Yost's musical influences are varied, so the tunes on her album range from Americana to rock to reggae to pop country. "My goal was to have each song be completely different."

And her topics are just as diverse. One tune, "Jenny Brown," is about Yost's best friend. "See Rock City" is a panorama, written during a road trip to Atlanta. Meanwhile, "Down" -- which is often played on WFPK-FM -- is a product of a bout with postpartum depression.


Yost has always had a passion for singing -- she had been regular on the karaoke circuit -- but she didn't get serious about it until the late '90s.
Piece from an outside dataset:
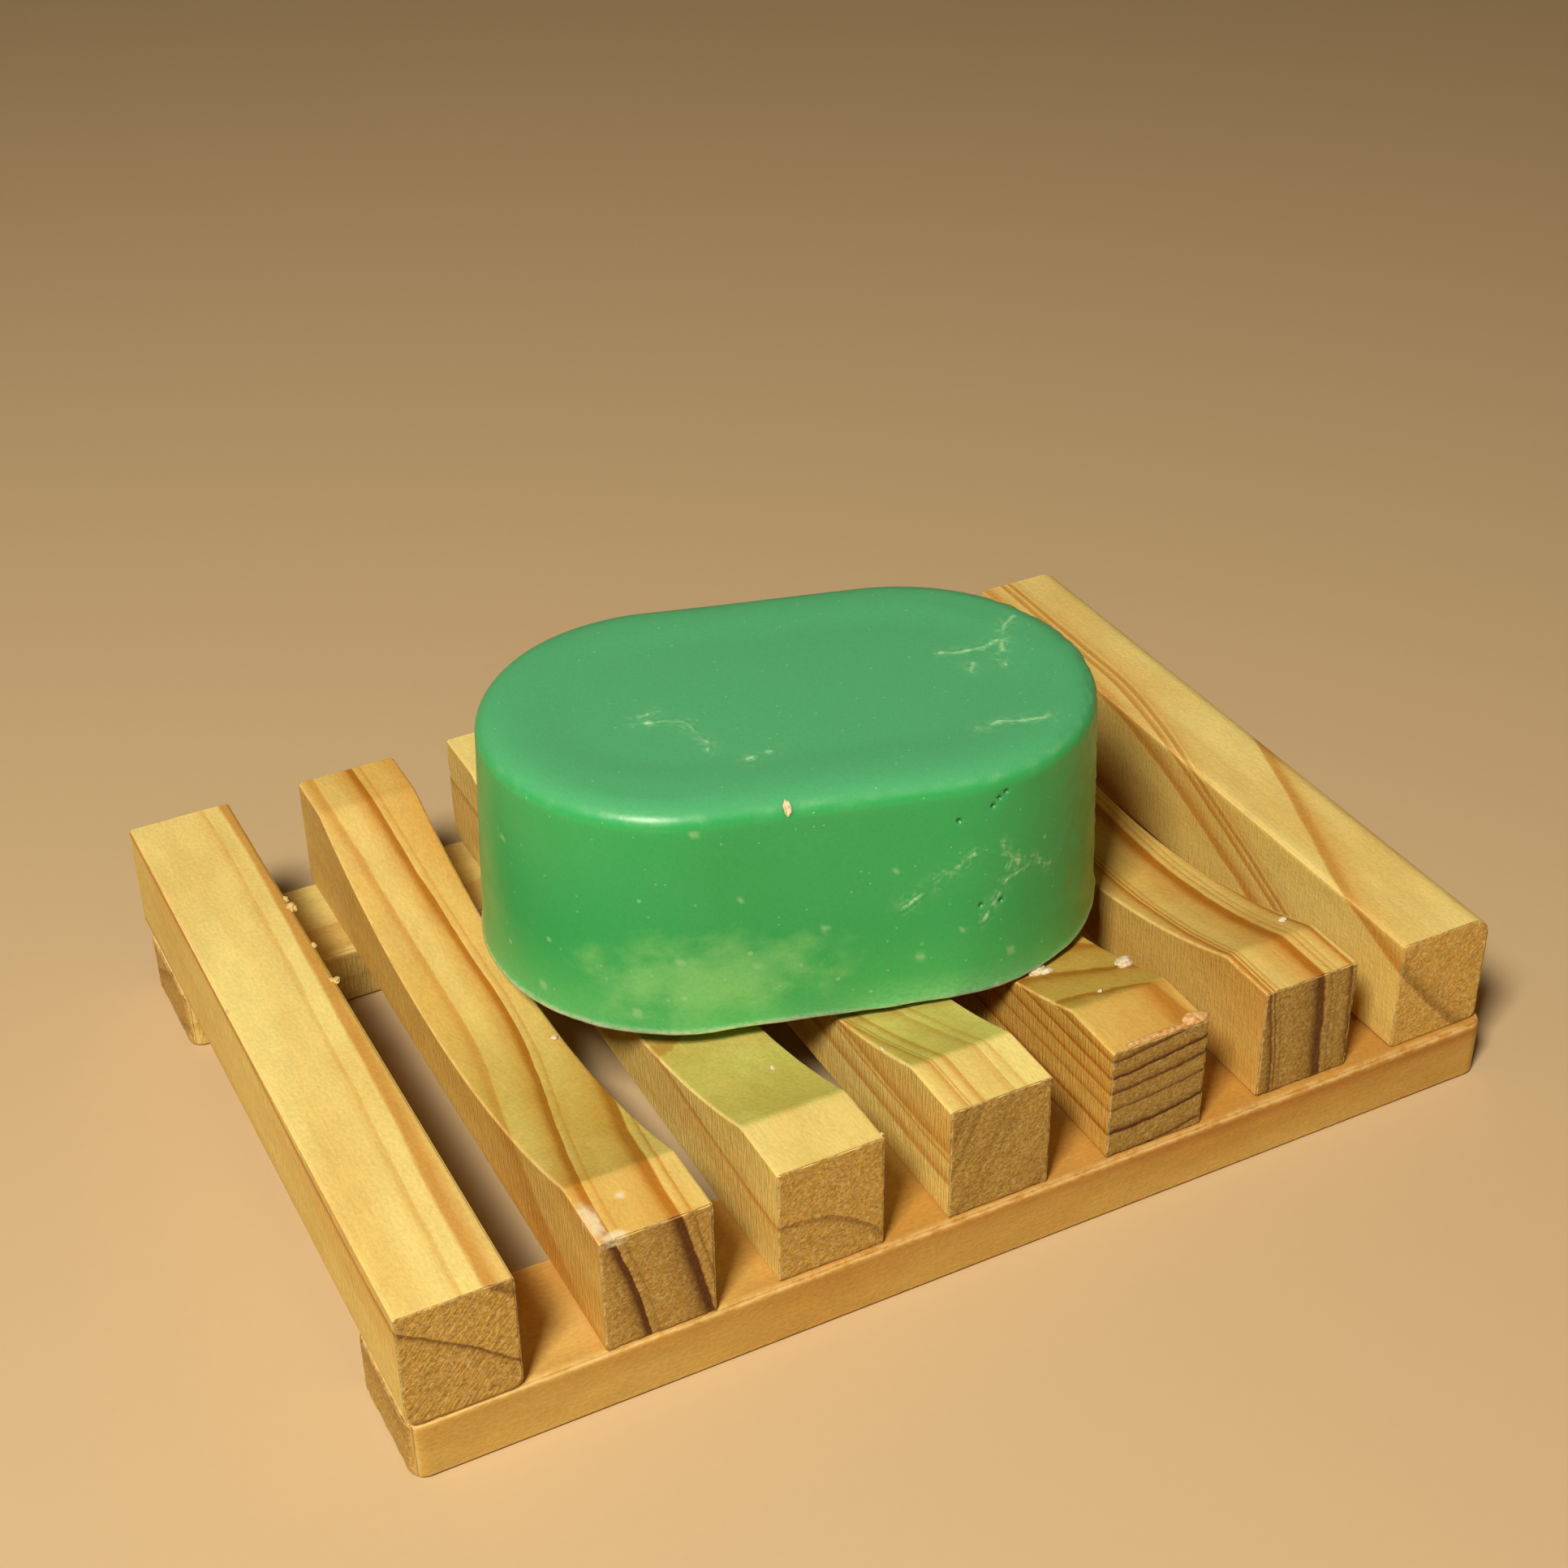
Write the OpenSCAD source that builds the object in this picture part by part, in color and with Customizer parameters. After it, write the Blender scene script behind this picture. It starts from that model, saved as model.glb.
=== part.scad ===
// Oval shaving soap puck resting on its slatted drying dish.
// Two rails carry seven crosswise slats. The five inner slats are hollowed together,
// so the puck sits in a shallow trough and drains between them.
// Origin: centre of the dish on the surface it stands on. +X runs along the rails,
// -Y is the front, +Z is up. Millimetres.

/* [Rails] */
// Length of both rails, side to side
rail_length = 120; // [116:1:150]
// Depth of each rail, front to back
rail_depth = 14; // [8:0.5:18]
// Height of each rail
rail_height = 7; // [4:0.5:12]
// Radius of each rail's upright corners
rail_corner = 1.6; // [0.5:0.1:3]
// How far the rear rail stands in from the back of the dish
rear_rail_inset = 1.6; // [0:0.1:4]

/* [Slats] */
// Width of each slat
slat_width = 11.2; // [8:0.1:12]
// Height of each slat
slat_height = 13.35; // [11:0.05:18]
// Length of each slat, front to back
slat_length = 82.5; // [80:0.5:100]
// Radius along each slat's long edges
slat_edge = 0.5; // [0.2:0.1:1.5]

/* [Trough] */
// Depth of the trough cut across the inner slats
trough_depth = 6.6; // [2:0.1:8]
// Length of the flat left at each end of the trough
trough_flat = 7.65; // [5:0.05:12]

/* [Brads] */
// Length of each brad, head to point
brad_length = 15; // [11:0.5:16]
// Diameter of a brad's shank
brad_diameter = 1.2; // [0.8:0.1:2]
// Diameter of a brad's head
brad_head_diameter = 2; // [1.6:0.1:3]
// How deep each head is set into the rail
brad_recess = 0.2; // [0.1:0.1:1]

/* [Soap] */
// Length of the puck, at its foot
soap_length = 65; // [55:1:75]
// Width of the puck, at its foot
soap_width = 41.9; // [36:0.1:46]
// Height of the puck
soap_height = 25.5; // [15:0.5:35]
// How much each side leans in from foot to shoulder
soap_draft = 0.9; // [0:0.1:2]
// How far in from the side the shoulder begins to fall
soap_shoulder = 4; // [1:0.1:5]
// How far down the side the shoulder reaches
soap_shoulder_drop = 2.4; // [1:0.1:5]
// How far the top has sunk inside its rim
soap_sink = 0.5; // [0.1:0.1:1.5]
// Turn of the puck on the dish, clockwise seen from above, in degrees
soap_turn = 15.5; // [0:0.5:30]

/* [Hidden] */

slat_count = 7;
// How far each slat was nailed to the right of its even place, and behind it
slat_nudge = [0, 1, 0.6, 0.6, 0.4, 0.6, -0.8];
slat_shift = [-0.55, -0.4, 0.05, 0, 0.05, 0.55, 0.35];

dish_half_depth = slat_length / 2 + max(slat_shift);
front_rail_y = rail_depth / 2 - dish_half_depth;
rear_rail_y = dish_half_depth - rear_rail_inset - rail_depth / 2;
slat_pitch = (rail_length - slat_width) / (slat_count - 1);
dish_height = rail_height + slat_height;

// The trough is one round cut along X, as long across the dish as the flats leave it
trough_half = dish_half_depth - max(slat_shift) - trough_flat;
trough_radius = (trough_half ^ 2 + trough_depth ^ 2) / (2 * trough_depth);
trough_axis_z = dish_height - trough_depth + trough_radius;

brad_head = 0.4;
brad_point = 1.5;
brad_tip_z = brad_recess + brad_length;

// The puck's centre on the dish, and the height at which its foot meets the trough
soap_x = -0.3;
soap_y = 0.3;
soap_gap = 0.1;
soap_straight = (soap_length - soap_width) / 2;
soap_reach = soap_straight * sin(soap_turn) + soap_width / 2 + soap_y;
soap_z = trough_axis_z - sqrt(trough_radius ^ 2 - soap_reach ^ 2) + soap_gap;
soap_rim = soap_width / 2 - soap_draft - soap_shoulder;
soap_slope = 6;
// Below 1, the shoulder falls gently from the top and turns more tightly into the side
shoulder_power = 0.8;
shoulder_steps = 10;
sink_steps = 6;

cut = 1;
pine = "#dcb66f";
end_pine = "#d0a562";
steel = "#9a9a98";
soap_green = "#3fa45b";

function slat_x(i) = (slat_width - rail_length) / 2 + i * slat_pitch + slat_nudge[i];

// Half of the puck's section: foot, leaning side, round shoulder, and the sunken top
function soap_section() = concat(
    [[0, 0], [soap_width / 2, 0]],
    [for (i = [0:shoulder_steps])
        let (turn = 90 * i / shoulder_steps)
        [soap_rim + soap_shoulder * cos(turn) ^ shoulder_power,
         soap_height - soap_shoulder_drop * (1 - sin(turn) ^ shoulder_power)]],
    [for (i = [1:sink_steps])
        let (part = i / sink_steps)
        [soap_rim - soap_slope * part,
         soap_height - soap_sink * (1 - cos(180 * part)) / 2]],
    [[0, soap_height - soap_sink]]
);

module rounded_rectangle(width, height, radius) {
    square([width - 2 * radius, height], center = true);
    square([width, height - 2 * radius], center = true);
    for (x = [-1, 1], y = [-1, 1])
        translate([x * (width / 2 - radius), y * (height / 2 - radius)])
            circle(r = radius, $fn = 32);
}

// One brad, driven up from below at x, y: head, shank and point
module brad(x, y) {
    translate([x, y, brad_recess]) {
        cylinder(d = brad_head_diameter, h = brad_head, $fn = 32);
        cylinder(d = brad_diameter, h = brad_length - brad_point, $fn = 32);
        translate([0, 0, brad_length - brad_point])
            cylinder(d1 = brad_diameter, d2 = brad_diameter / 4, h = brad_point, $fn = 32);
    }
}

module brad_row(y) {
    for (i = [0:slat_count - 1])
        brad(slat_x(i), y);
}

module straight_slat(i) {
    difference() {
        translate([slat_x(i), slat_shift[i], rail_height + slat_height / 2])
            rotate([90, 0, 0])
                linear_extrude(slat_length, center = true)
                    rounded_rectangle(slat_width, slat_height, slat_edge);
        brad(slat_x(i), front_rail_y);
        brad(slat_x(i), rear_rail_y);
    }
}

module scooped_slat(i) {
    difference() {
        straight_slat(i);
        translate([slat_x(i), 0, trough_axis_z])
            rotate([0, 90, 0])
                cylinder(r = trough_radius, h = slat_width + 2 * cut, center = true, $fn = 180);
    }
}

// One rail, with a row of brad holes and the pockets that the heads are set into
module rail(y) {
    difference() {
        translate([0, y, 0])
            linear_extrude(rail_height)
                rounded_rectangle(rail_length, rail_depth, rail_corner);
        brad_row(y);
        for (i = [0:slat_count - 1])
            translate([slat_x(i), y, -cut])
                cylinder(d = brad_head_diameter, h = cut + brad_recess, $fn = 32);
    }
}

module soap_end() {
    rotate([0, 0, -90])
        rotate_extrude(angle = 180, $fn = 96)
            polygon(soap_section());
}

module soap_middle() {
    rotate([90, 0, 90])
        linear_extrude(2 * soap_straight, center = true) {
            polygon(soap_section());
            mirror([1, 0])
                polygon(soap_section());
        }
}

module soap_puck() {
    color(soap_green)
        translate([soap_x, soap_y, soap_z])
            rotate([0, 0, -soap_turn]) {
                soap_middle();
                translate([soap_straight, 0, 0])
                    soap_end();
                translate([-soap_straight, 0, 0])
                    rotate([0, 0, 180])
                        soap_end();
            }
}

module left_end_slat() {
    color(pine)
        straight_slat(0);
}

module right_end_slat() {
    color(pine)
        straight_slat(slat_count - 1);
}

module inner_slat(number) {
    color(pine)
        scooped_slat(number);
}

module front_rail() {
    color(end_pine)
        rail(front_rail_y);
}

module rear_rail() {
    color(end_pine)
        rail(rear_rail_y);
}

module front_brads() {
    color(steel)
        brad_row(front_rail_y);
}

module rear_brads() {
    color(steel)
        brad_row(rear_rail_y);
}

soap_puck();
left_end_slat();
inner_slat(1);  // scooped_slat_1
inner_slat(2);  // scooped_slat_2
inner_slat(3);  // scooped_slat_3
inner_slat(4);  // scooped_slat_4
inner_slat(5);  // scooped_slat_5
right_end_slat();
front_rail();
rear_rail();
front_brads();
rear_brads();
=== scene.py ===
"""An oval shaving soap puck on its slatted pine drying dish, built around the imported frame.

Each maker below is an operator. main() runs them in order. Lengths inside the makers are in
millimetres, and are turned into metres when a mesh is written.
"""

import math

import bmesh
import bpy
import numpy as np
from mathutils import Euler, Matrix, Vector
from mathutils.kdtree import KDTree


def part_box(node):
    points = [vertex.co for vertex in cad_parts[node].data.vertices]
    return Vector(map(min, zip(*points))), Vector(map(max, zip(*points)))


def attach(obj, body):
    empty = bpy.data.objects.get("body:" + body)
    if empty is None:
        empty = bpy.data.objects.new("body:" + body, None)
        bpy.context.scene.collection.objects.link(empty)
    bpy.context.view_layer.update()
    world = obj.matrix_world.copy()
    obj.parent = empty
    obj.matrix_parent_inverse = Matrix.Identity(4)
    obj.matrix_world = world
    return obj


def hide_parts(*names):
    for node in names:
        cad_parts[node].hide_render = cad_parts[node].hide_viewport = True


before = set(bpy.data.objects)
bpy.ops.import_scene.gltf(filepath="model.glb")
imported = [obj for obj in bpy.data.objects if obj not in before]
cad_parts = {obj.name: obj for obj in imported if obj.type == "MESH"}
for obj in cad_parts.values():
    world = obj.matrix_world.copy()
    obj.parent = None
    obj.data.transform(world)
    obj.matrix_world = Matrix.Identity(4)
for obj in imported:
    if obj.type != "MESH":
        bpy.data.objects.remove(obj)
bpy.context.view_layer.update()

bl_info = {
    "name": "Soap Puck and Drying Dish",
    "version": (1, 0, 0),
    "blender": (4, 5, 0),
    "location": "View3D > Sidebar > Soap Dish",
    "description": "Builds a cast soap puck, a slatted pine dish and a studio on the frame",
    "category": "Object",
}

MM = 0.001


# ---------------------------------------------------------------- colours and nodes

# Settings that many nodes share
PLUS = {"operation": "ADD"}
LESS = {"operation": "SUBTRACT"}
TIMES = {"operation": "MULTIPLY"}
SMOOTH = {"interpolation_type": "SMOOTHSTEP"}
COLOUR = {"data_type": "RGBA"}
TINT = {"data_type": "RGBA", "blend_type": "MULTIPLY"}


def linear(colour):
    """An sRGB hex colour as linear red, green, blue and alpha."""
    channels = [int(colour[i : i + 2], 16) / 255 for i in (1, 3, 5)]
    lit = [c / 12.92 if c <= 0.04045 else ((c + 0.055) / 1.055) ** 2.4 for c in channels]
    return (*lit, 1.0)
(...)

Her hobby turned legit once she hooked up with local artist Hank Sinatra, with whom she sang covers for about three years. After that, she sang mostly covers with the band Gigolo Gypsy (which is where she met her husband, Martin) until finally branching out on her own in 2001.

"I started writing songs when I was pregnant, which is when a lot of women find way-crazy emotions that they're trying to deal with," she said.
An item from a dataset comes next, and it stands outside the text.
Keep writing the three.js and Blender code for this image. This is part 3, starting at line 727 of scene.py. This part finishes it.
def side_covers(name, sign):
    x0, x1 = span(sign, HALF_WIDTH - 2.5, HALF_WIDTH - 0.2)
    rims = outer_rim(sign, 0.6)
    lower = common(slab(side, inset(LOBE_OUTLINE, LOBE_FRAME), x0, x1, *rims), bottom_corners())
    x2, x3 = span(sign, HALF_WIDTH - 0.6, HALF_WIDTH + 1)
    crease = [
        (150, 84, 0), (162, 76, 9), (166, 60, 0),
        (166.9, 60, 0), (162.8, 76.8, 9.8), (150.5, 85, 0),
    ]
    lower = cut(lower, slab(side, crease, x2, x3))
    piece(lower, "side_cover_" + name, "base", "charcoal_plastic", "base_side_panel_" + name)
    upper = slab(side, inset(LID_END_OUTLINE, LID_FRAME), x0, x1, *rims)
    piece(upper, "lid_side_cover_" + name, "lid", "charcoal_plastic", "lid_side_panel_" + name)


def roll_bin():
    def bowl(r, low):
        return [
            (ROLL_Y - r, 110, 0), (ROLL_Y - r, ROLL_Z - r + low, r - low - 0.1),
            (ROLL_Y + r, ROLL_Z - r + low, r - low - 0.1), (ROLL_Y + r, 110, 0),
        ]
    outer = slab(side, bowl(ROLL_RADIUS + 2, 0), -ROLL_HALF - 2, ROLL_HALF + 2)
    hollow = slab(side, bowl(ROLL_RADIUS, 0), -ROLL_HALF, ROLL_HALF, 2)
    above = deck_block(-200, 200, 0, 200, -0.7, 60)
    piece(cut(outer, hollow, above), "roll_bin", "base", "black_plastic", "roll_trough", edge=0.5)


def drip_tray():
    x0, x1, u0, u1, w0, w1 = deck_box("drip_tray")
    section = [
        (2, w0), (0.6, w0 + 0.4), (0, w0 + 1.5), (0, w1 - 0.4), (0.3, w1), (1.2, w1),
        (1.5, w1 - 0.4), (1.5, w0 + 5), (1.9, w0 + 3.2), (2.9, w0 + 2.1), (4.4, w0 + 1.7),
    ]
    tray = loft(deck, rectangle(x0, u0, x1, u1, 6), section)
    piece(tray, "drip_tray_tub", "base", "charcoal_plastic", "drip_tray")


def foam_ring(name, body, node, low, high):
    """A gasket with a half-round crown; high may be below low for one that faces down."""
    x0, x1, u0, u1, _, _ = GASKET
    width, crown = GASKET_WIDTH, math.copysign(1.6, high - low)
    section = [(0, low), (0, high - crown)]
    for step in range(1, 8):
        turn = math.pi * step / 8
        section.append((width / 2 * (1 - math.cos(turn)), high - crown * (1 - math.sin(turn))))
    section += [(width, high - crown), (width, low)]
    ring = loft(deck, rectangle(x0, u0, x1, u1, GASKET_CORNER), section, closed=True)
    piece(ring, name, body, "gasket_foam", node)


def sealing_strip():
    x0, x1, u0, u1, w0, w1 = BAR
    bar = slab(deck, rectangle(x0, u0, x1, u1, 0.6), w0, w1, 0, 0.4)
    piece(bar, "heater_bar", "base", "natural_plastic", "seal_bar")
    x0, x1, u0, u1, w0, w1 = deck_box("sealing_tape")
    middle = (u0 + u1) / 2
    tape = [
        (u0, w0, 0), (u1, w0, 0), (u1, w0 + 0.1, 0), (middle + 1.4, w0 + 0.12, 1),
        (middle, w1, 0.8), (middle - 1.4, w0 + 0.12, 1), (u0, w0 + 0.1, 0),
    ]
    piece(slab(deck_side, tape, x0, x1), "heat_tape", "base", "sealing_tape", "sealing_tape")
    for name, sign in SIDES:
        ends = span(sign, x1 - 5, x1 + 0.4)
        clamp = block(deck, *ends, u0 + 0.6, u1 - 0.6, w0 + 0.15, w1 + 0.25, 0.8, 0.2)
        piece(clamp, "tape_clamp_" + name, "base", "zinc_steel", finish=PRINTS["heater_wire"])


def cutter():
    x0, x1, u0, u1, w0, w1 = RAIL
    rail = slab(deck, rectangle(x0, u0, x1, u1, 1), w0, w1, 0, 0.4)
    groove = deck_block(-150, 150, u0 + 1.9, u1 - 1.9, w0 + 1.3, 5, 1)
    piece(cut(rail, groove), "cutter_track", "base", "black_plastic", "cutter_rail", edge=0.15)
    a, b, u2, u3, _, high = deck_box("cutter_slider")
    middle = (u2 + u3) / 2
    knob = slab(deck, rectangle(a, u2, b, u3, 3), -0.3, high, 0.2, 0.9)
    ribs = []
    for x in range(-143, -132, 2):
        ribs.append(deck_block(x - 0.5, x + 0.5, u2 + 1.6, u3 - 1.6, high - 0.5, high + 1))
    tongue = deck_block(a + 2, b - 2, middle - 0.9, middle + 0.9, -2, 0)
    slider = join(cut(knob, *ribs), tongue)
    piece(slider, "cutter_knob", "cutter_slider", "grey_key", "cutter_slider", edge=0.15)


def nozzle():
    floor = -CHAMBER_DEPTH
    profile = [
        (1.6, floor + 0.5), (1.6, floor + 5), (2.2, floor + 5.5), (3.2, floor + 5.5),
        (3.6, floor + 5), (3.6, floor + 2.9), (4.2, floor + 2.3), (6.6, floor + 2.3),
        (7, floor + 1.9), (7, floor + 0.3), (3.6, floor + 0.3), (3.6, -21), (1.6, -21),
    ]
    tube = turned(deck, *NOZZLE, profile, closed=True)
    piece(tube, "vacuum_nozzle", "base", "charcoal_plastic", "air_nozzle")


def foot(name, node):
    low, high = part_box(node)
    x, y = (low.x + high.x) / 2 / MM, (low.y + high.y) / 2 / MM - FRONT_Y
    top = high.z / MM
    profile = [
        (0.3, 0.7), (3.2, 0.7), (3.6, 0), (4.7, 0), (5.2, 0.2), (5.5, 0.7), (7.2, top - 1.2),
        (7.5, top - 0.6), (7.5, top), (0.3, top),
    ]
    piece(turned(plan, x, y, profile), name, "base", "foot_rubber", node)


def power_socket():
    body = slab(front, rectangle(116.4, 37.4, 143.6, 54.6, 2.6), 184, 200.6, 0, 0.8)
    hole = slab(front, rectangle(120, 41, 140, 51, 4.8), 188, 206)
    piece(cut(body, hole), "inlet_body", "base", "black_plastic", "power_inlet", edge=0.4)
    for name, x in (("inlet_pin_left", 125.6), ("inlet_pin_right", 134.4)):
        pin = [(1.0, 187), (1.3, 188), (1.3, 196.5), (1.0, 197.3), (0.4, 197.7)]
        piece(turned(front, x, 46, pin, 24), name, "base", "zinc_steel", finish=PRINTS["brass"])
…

She took guitar lessons from Louisville's Danny Flanigan and started writing tunes. She enlisted the help of local musician and producer Bryan Hurst, then recruited her band, which plays on "Basic Needs" and at some of her live shows.


Yost is busy promoting her album, and has two shows set up this week. She'll perform at 8 p.m. Thursday at Gerstle's and at 7 p.m. Saturday at the Pink Door.

Her future is uncertain, but she doesn't plan to hang up her microphone any time soon. "There is nothing better than audience approval -- it's such a rush," she said. "Heroin can't be that good."

- Velocity Weekly


“Leigh Ann has emerged as a fine, new singer/songwriter with a beautiful voice. I’m happy I’ve gotten the chance to work with her on her new recording.”
- Tim Krekel, Bluewater Music, national recording artist, acclaimed singer/songwriter


"I have watched Leigh Ann Yost explode into the Louisville music scene over the past year. She's a talented writer and performer who engages audiences with great music and lyrics of substance. Keep an eye on this dynamic performer; she's going places."
- John Gage, host of Kentucky Homefront Radio Program


Full length CD, Basic Needs, September 2006. On rotation at WFPK 91.9 Radio Louisville are tracks DOWN, TIMEPIECE, JENNY BROWN, BREATHE, and EVERYTHINGS GONNA BE ALRIGHT.

EP February 2006, 3 songs -- Jenny Brown, You Know, Breathe. These three tracks are on regular rotation at 91.9 WFPK radio Louisville (KY). Full length CD release date August 2006.


Feeling a bit camera shy


It's not every day that a married mother of two toddlers decides to learn guitar and form a band. Especially when she's 35 and brokers mortgages for a living. Today is that day. Introducing Leigh Ann Yost.

Her songs can't escape her existence: loves gained, loves lost, lives lived and roads crossed. Each song it's own, her less-is-more approach to song writing results in the perfect marriage between melodies, catchy hooks, and memorable lyrics. Getting by with a little help from her friends doesn't hurt either. Louisville's music staples are all over this record. She is a lucky girl.

Singing has always been a part of Leigh Ann's life, whether in a choir as a child in Georgia, in the car as a teenager in North Carolina, or in a bar as a karaoke champ in Louisville. Tired of the monotony of karaoke, Leigh Ann took a chance at real live music. She and Hank Sinatra were a hot ticket in the late 90s as a cover act, and the she landed in a mostly original band, Gigolo Gypsy. It is there that she met and married fellow musician and drummer Martin Yost. From here, the family begins.

A much welcomed pregnancy pulled Leigh Ann from performing in the bar scene, and with that void came a compelling desire to play guitar. One phone call to arguably the best guitarist in Louisville, danny flanigan, and the rest is history. "I can't believe he said yes! He taught me how to play, literally by teaching me songs that I liked, and how to play them from start to finish. One at a time, eventually all of the chords in all of the songs provided me that groundwork I needed to begin composing my own melodies and songs. My husband heard those songs so many times, it is hard for him to hear them now!!"

What were the songs? Every song on Patty Griffin's 'Living with Ghosts' debut, Sarah Harmer's 'You Were Here, Pete Yorn's 'Music for the Morning After', Johnatha Brook's 'Steady Pull', Rufus Wainwright tunes, Wilco ("Shot in the Arm") and David Gray's "White Ladder". Those songs coupled with influences from the Cranberries, Fleetwood Mac, Al Greene, Sam Cooke, Sheryl Crowe, Peter Gabriel, Dave Matthews, the Indigo Girls, the Temptations, and yes, Led Zeppelin.

The next call came two kids and two years later to Bryan Hurst, musician and producer, Louisville's best kept secret. After Leigh Ann played her songs for him on her front porch, he was "in" and immediately began helping in arrangement and vision. The result? A powerful pop sound, laden with hints of Nashville, reggae, Motown, gospel, pop, rock....each of these songs goes there. This is a jewel waiting for discovery.

Finding the time to write more songs? Well that is a whole other story.